To prevent the above risk the gCore Application Framework (gCF) has been conceived and implemented. It provides an application framework that allows gCube services to abstract over functionality lower in the web services stack (WSRF, WS Notification, WS Addressing, etc.) and to build on top of advanced features for the management of state, scope, events, security, configuration, fault, lifecycle, publication and discovery.

Thus the gCube technology consists of two systems - gCube and gCore - each evolving by its own. The rest of this Wiki documents both these systems separately.


Development Status

gCube has been designed by following the principles of component-based software engineering, thus it consists of various software components interacting each other to implement the expected functionality. Further information is in the gCube architecture section of this Wiki that describes the resulting Reference Architecture, the main sub-systems (i.e. logical group of components), their constituents and their relationships.

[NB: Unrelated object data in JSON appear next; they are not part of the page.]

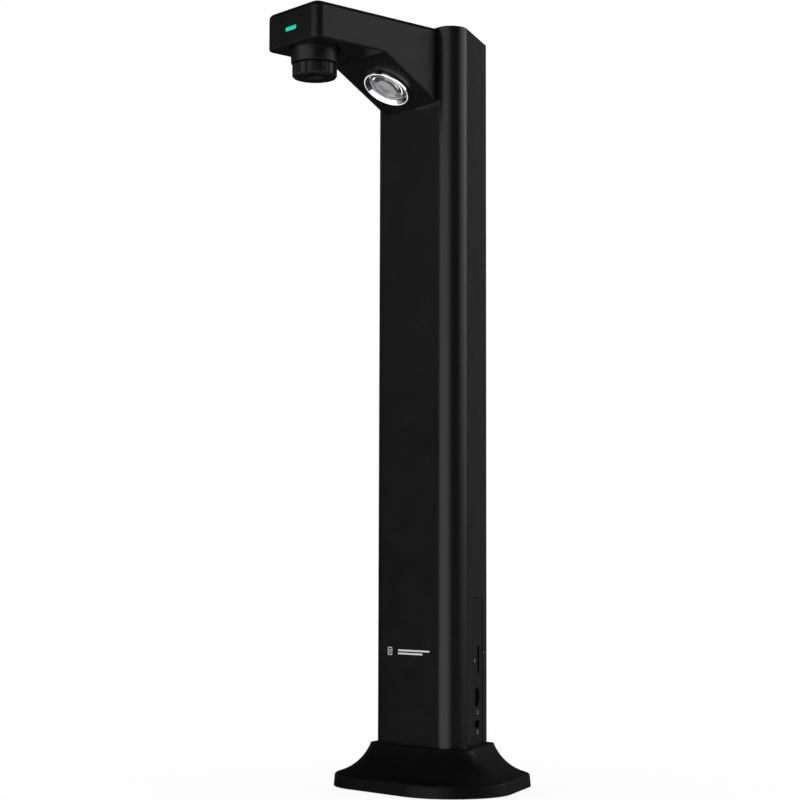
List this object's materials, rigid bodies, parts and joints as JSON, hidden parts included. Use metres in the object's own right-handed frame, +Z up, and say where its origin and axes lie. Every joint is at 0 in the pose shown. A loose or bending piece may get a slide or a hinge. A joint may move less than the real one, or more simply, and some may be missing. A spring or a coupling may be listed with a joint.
{
  "type": "document camera",
  "caption": "Desk document camera: tall tapered column on a flared base, fixed arm with a turning focus ring, a round lamp on a slanted face, and side sockets.",
  "frame": {"origin": "middle of the bounding box, on the desk under the feet", "axes": "+Z up, the arm and lens towards -Y, the socket side towards +X"},
  "size_m": [0.1004, 0.1384, 0.37],
  "materials": {
    "column_plastic": "satin moulded black ABS, light reflections with soft edges",
    "base_plastic": "satin moulded black ABS",
    "ports_plastic": "fine matte black ABS with four small engraved signs",
    "lens_plastic": "moulded black, satin",
    "foot_rubber": "matte black rubber",
    "plain_steel": "zinc-plated sheet",
    "screw_steel": "black oxide",
    "light_alloy": "bead-blasted",
    "lamp_chrome": "polished",
    "board": "green solder mask",
    "chip_black": "moulded epoxy",
    "contact_brass": "bright",
    "ribbon_white": "flat cable film",
    "lead_black": "PVC insulation",
    "lamp_led_yellow": "phosphor under clear silicone",
    "status_green": "translucent, lit green",
    "lens_glass": "coated optical glass",
    "lamp_glass": "thick clear acrylic lens"
  },
  "bodies": {
    "stand": {"base_cover": "base_plastic", "base_bottom_plate": "base_plastic", "base_ballast": "plain_steel", "foot_front_left": "foot_rubber", "foot_front_right": "foot_rubber", "foot_rear_left": "foot_rubber", "foot_rear_right": "foot_rubber", "base_screw_1": "screw_steel", "base_screw_2": "screw_steel", "base_screw_3": "screw_steel", "base_screw_4": "screw_steel", "spine_bolt_left": "plain_steel", "spine_bolt_right": "plain_steel", "spine_foot": "plain_steel", "column_front_shell": "column_plastic", "column_rear_shell": "column_plastic", "rear_screw_1": "screw_steel", "rear_screw_2": "screw_steel", "rear_screw_3": "screw_steel", "rear_screw_4": "screw_steel", "column_top_cap": "column_plastic", "column_spine": "plain_steel", "ports_panel": "ports_plastic", "main_board": "board", "processor_chip": "chip_black", "dc_jack": "chip_black", "dc_jack_pin": "contact_brass", "micro_usb_socket": "plain_steel", "micro_usb_tongue": "chip_black", "card_socket": "plain_steel", "camera_ribbon": "ribbon_white", "lamp_lead": "lead_black", "arm_upper_shell": "column_plastic", "arm_lower_cover": "column_plastic", "arm_bracket": "plain_steel", "arm_screw_front": "screw_steel", "arm_screw_rear": "screw_steel", "bracket_bolt_left": "screw_steel", "bracket_bolt_right": "screw_steel", "status_light_pipe": "status_green", "status_led": "lamp_led_yellow", "status_board": "board", "microphone_left": "light_alloy", "microphone_right": "light_alloy", "lens_barrel": "lens_plastic", "lens_mount": "chip_black", "image_sensor": "chip_black", "camera_board": "board", "lamp_bezel": "lamp_chrome", "lamp_lens": "lamp_glass", "lamp_reflector": "lamp_chrome", "lamp_led": "lamp_led_yellow", "lamp_board": "light_alloy", "lamp_heat_sink": "light_alloy"},
    "focus_ring": {"focus_ring": "lens_plastic"},
    "lens_cell": {"lens_cell": "lens_plastic", "front_lens": "lens_glass", "rear_lens": "lens_glass"}
  },
  "joints": [
    {"name": "focus_ring_turn", "type": "hinge", "parent": "stand", "child": "focus_ring", "pos_m": [0, -0.05455, 0.341], "axis": [0, 0, 1], "range_deg": [-90, 90]},
    {"name": "lens_cell_slide", "type": "slide", "parent": "stand", "child": "lens_cell", "axis": [0, 0, 1], "range_m": [-0.001, 0.001]}
  ],
  "couplings": [
    {"joint": "lens_cell_slide", "follows": "focus_ring_turn", "m_per_rad": 0.00063598}
  ]
}
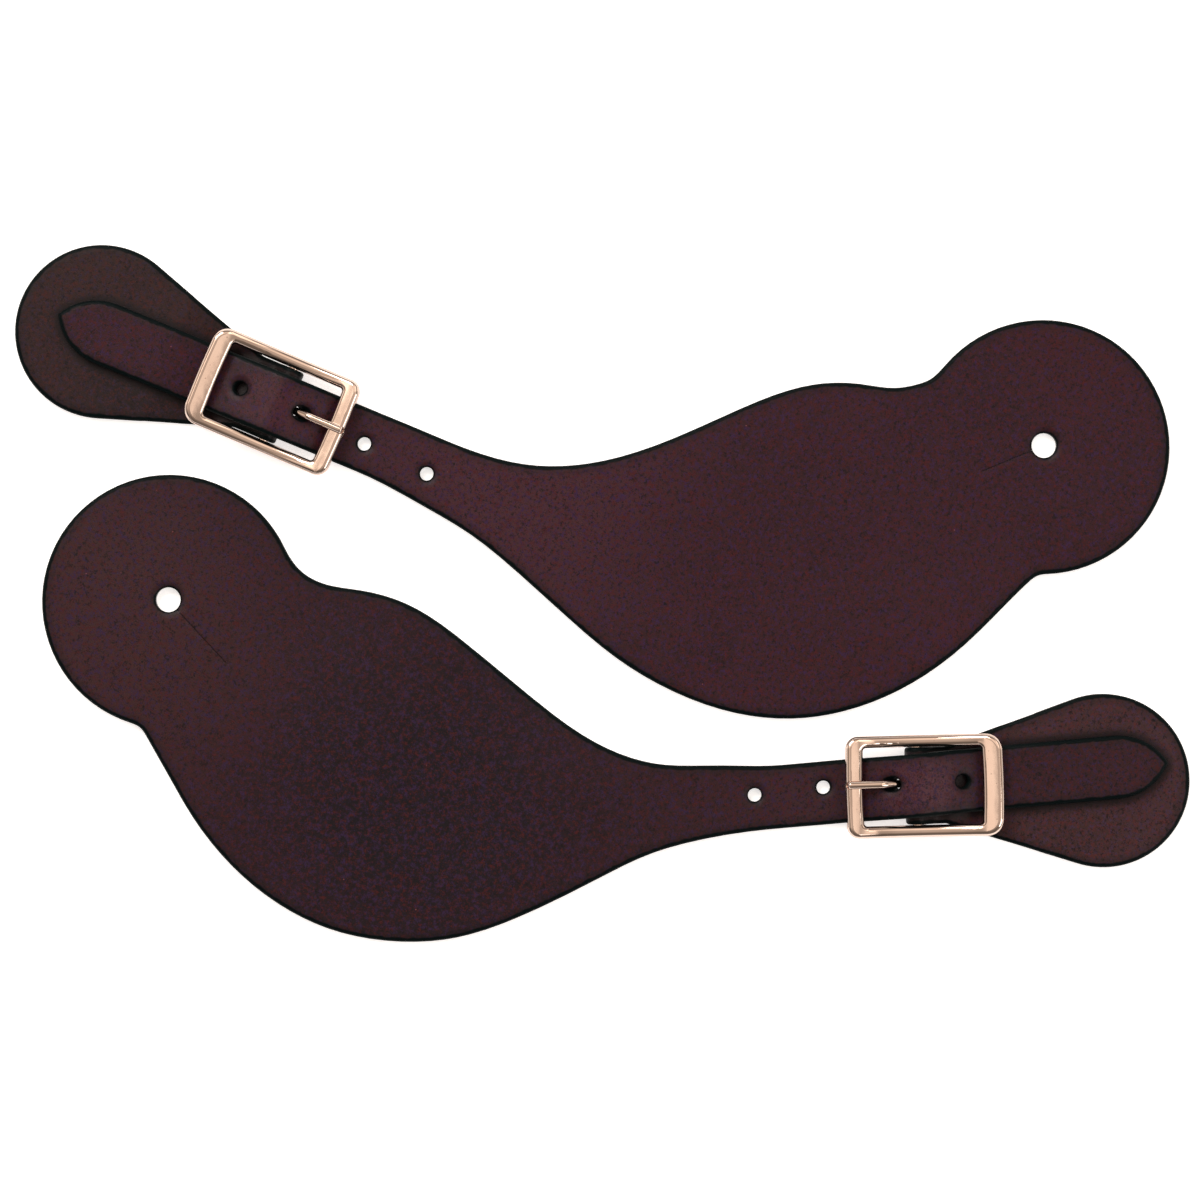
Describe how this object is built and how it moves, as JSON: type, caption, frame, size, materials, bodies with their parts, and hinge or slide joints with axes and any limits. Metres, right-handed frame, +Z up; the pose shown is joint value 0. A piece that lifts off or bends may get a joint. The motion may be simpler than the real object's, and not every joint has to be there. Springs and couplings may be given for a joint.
{
  "type": "pair of spur straps",
  "caption": "Matched left and right leather spur straps with round-ended wings, button holes, punched billets, short end tabs and centre-bar buckles.",
  "frame": {"origin": "on the surface that the pair lies on, under the middle of the pair's bounding box", "axes": "+X along the longer side of the pair, from the right strap's buckle end to its wing end; +Z up from the flesh side to the grain side of the leather; the right strap lies on the +Y side"},
  "size_m": [0.2938, 0.1744, 0.0093],
  "materials": {
    "strap_leather": "satin",
    "buckle_nickel": "polished",
    "rivet_copper": "satin"
  },
  "bodies": {
    "right_strap": {"right_main_strap": "strap_leather", "right_buckle_tab": "strap_leather", "right_fold_rivet_outer": "rivet_copper", "right_fold_rivet_inner": "rivet_copper", "right_rivet_burr_outer": "rivet_copper", "right_rivet_burr_inner": "rivet_copper"},
    "right_buckle": {"right_buckle_frame": "buckle_nickel", "right_buckle_bar": "buckle_nickel"},
    "right_tongue": {"right_buckle_tongue": "buckle_nickel"},
    "left_strap": {"left_main_strap": "strap_leather", "left_buckle_tab": "strap_leather", "left_fold_rivet_outer": "rivet_copper", "left_fold_rivet_inner": "rivet_copper", "left_rivet_burr_outer": "rivet_copper", "left_rivet_burr_inner": "rivet_copper"},
    "left_buckle": {"left_buckle_frame": "buckle_nickel", "left_buckle_bar": "buckle_nickel"},
    "left_tongue": {"left_buckle_tongue": "buckle_nickel"}
  },
  "joints": [
    {"name": "right_buckle_rock", "type": "hinge", "parent": "right_strap", "child": "right_buckle", "pos_m": [-0.08094, 0.04725, 0.003], "axis": [-0.3904, -0.9206, 0], "range_deg": [-1.5, 1]},
    {"name": "right_tongue_lift", "type": "hinge", "parent": "right_buckle", "child": "right_tongue", "pos_m": [-0.08094, 0.04725, 0.003], "axis": [-0.3904, -0.9206, 0], "range_deg": [0, 6]},
    {"name": "left_buckle_rock", "type": "hinge", "parent": "left_strap", "child": "left_buckle", "pos_m": [0.07866, -0.04805, 0.003], "axis": [-0.0241, 0.9997, 0], "range_deg": [-1.5, 1]},
    {"name": "left_tongue_lift", "type": "hinge", "parent": "left_buckle", "child": "left_tongue", "pos_m": [0.07866, -0.04805, 0.003], "axis": [-0.0241, 0.9997, 0], "range_deg": [0, 6]},
    {"name": "left_strap_lift", "type": "slide", "parent": "right_strap", "child": "left_strap", "axis": [0, 0, 1], "range_m": [0, 0.1]}
  ]
}
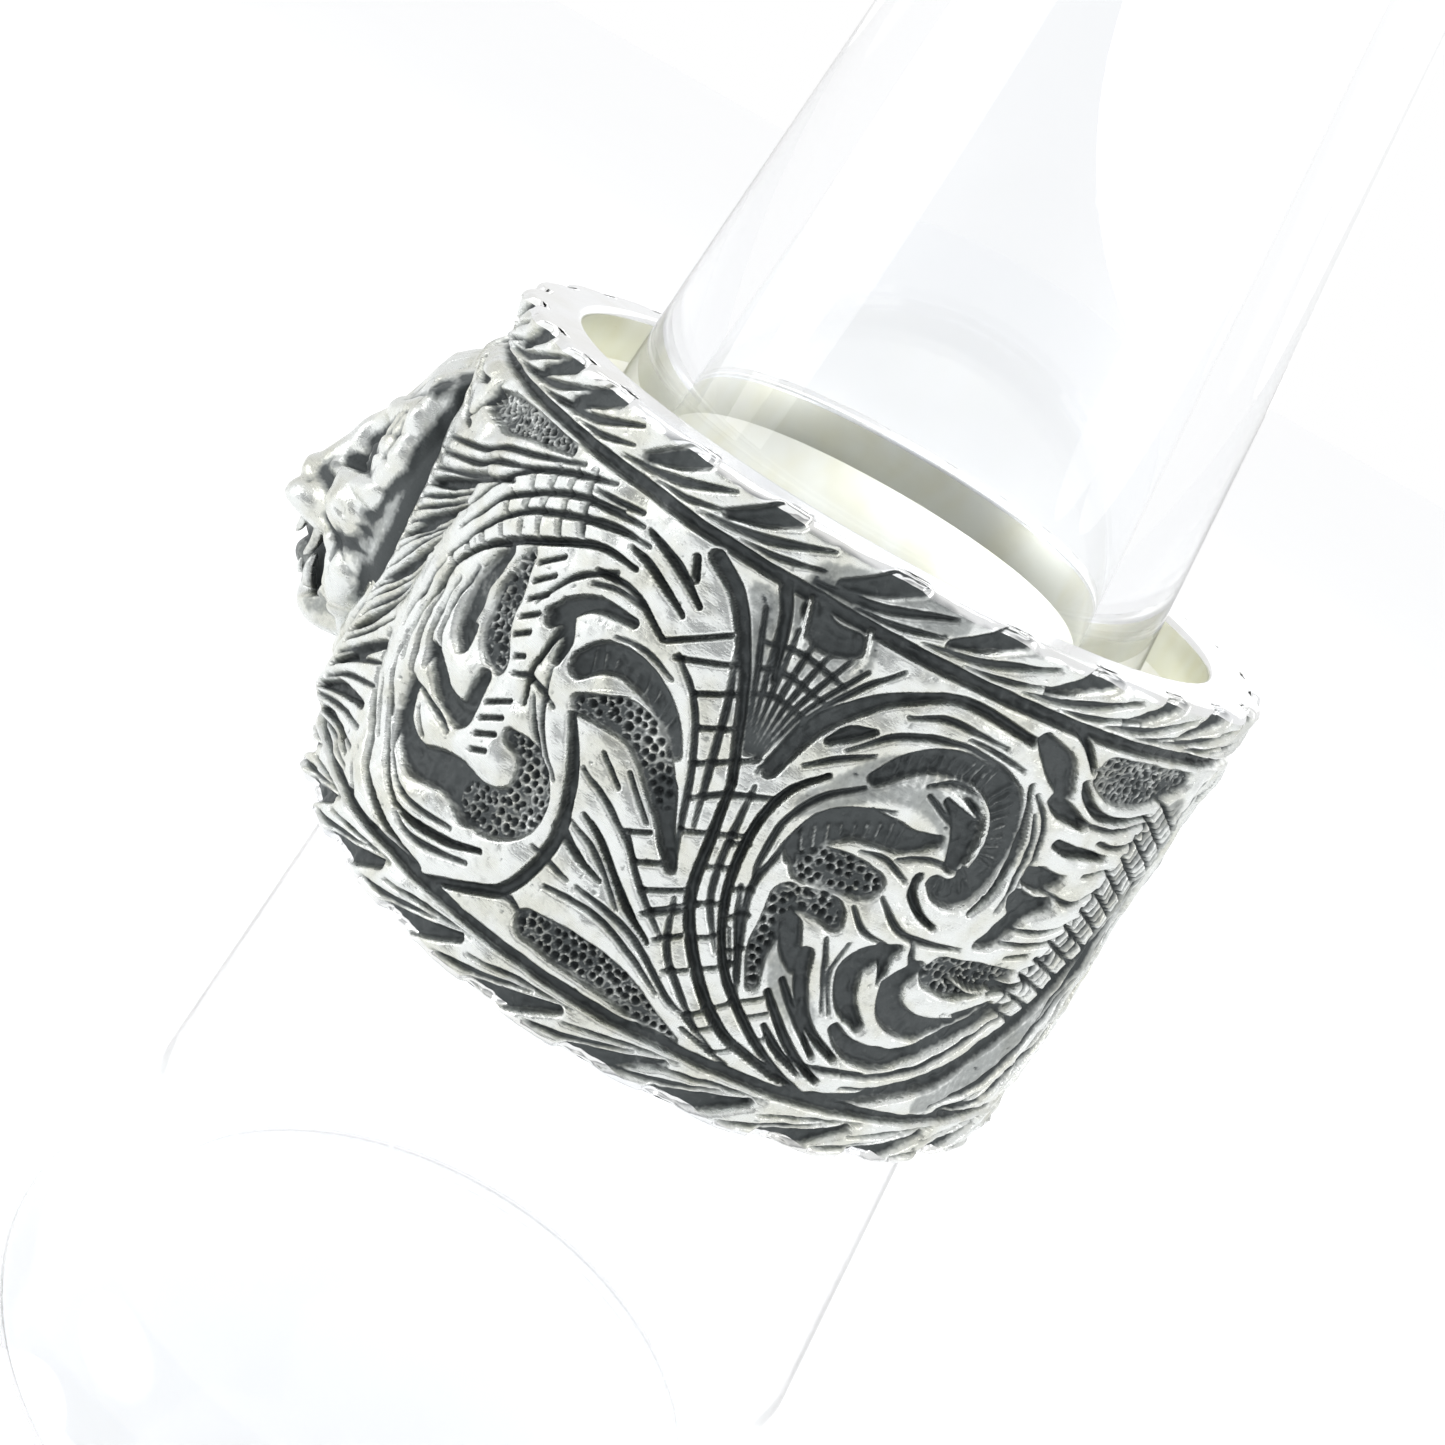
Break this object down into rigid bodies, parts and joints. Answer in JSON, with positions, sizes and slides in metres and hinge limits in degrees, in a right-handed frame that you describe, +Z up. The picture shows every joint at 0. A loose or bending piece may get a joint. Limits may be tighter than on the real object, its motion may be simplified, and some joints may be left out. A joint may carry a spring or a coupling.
{
  "type": "cat head ring on a clear ring stand",
  "caption": "Wide silver band ring with raised scroll relief, leaf-cut borders and an open-mouthed cat head, seated on a clear tapered ring stand.",
  "frame": {"origin": "centre of the stand's flat base, on the surface it stands on", "axes": "+Z up along the stand and through the ring, -Y the way the cat head looks, +X to the head's left"},
  "size_m": [0.029, 0.0302, 0.06],
  "materials": {
    "oxidised_silver": "sterling silver, bright on the high points and blackened in the recesses",
    "clear_acrylic": "polished clear"
  },
  "bodies": {
    "root": {"ring": "oxidised_silver", "ring_stand": "clear_acrylic"}
  },
  "joints": []
}
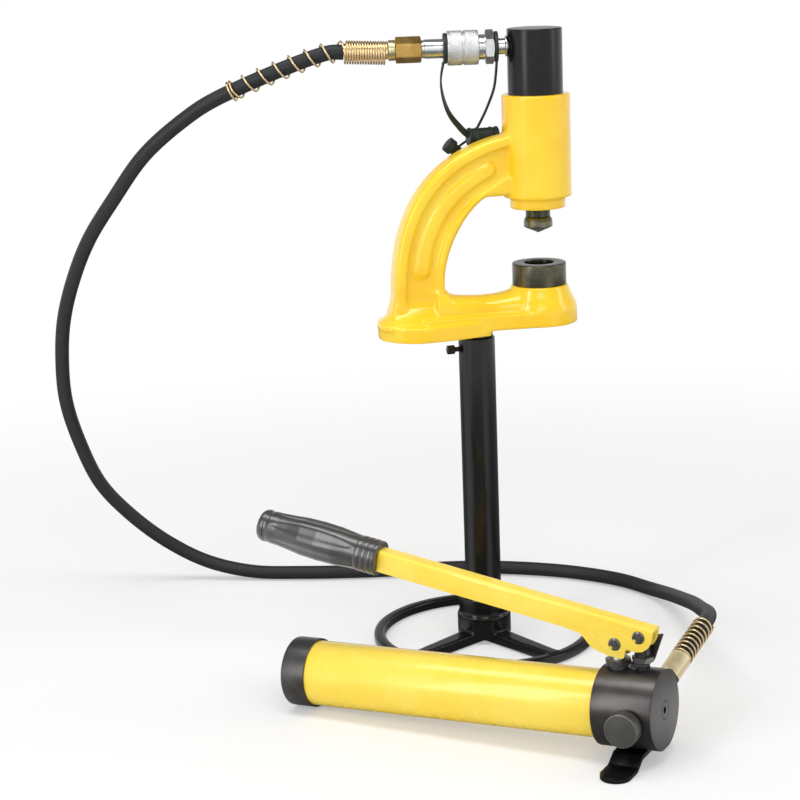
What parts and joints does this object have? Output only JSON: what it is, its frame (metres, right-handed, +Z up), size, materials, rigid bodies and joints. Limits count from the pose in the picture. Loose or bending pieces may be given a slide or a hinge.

The system has been implemented according to the Service Oriented Architecture principles and related standards while the Presentation-oriented components are based on portlets. It currently consists of:

  • 57 Web Services;
  • 23 Software Libraries;
  • 31 Portlets.

Detailed information on the status of each component is captured by the reports below.

gCube gCore
gCube Development Status Report gCore Development Status Report

Code Statistics

D4Science uses StatSVN to retrieve information from the project source code repository and to generate various tables and charts describing the project development. The project source code repository instance is a subversion instance operative since March 2008, thus the produced data documents the evolution of the software from such period on.

The following reports are available.

gCube gCore
Timeline for the Lines of Code (LOC) Timeline for the Lines of Code (LOC)
Lines of Code per Developer Lines of Code per Developer
LOC Evolution and Changes per Day LOC Evolution and Changes per Day
Software Repository Hierarchical View Software Repository Hierarchical View


Development Version

D4Science relies on the ETICS system to automate the way its software (gCube and gCore) is built and tested. In particular, the project has put in place mechanisms to perform daily builds of the latest version of the code committed in the project source code repository. This activity leads to the production of (i) a report of the build activity and (ii) a set of software artifacts including the software package, the source code and the documentation. These are available below.

gCube gCore
Build Report Build Report
Development Version Development Version

Stable Version

The release of the software is regulated by the project Integration, Testing and Distribution activity that aims at building a deployable, reliable and documented software distribution.

The final result of this activity is a set of gCube and gCore releases which are made available through the gCube and gCore Distribution Site.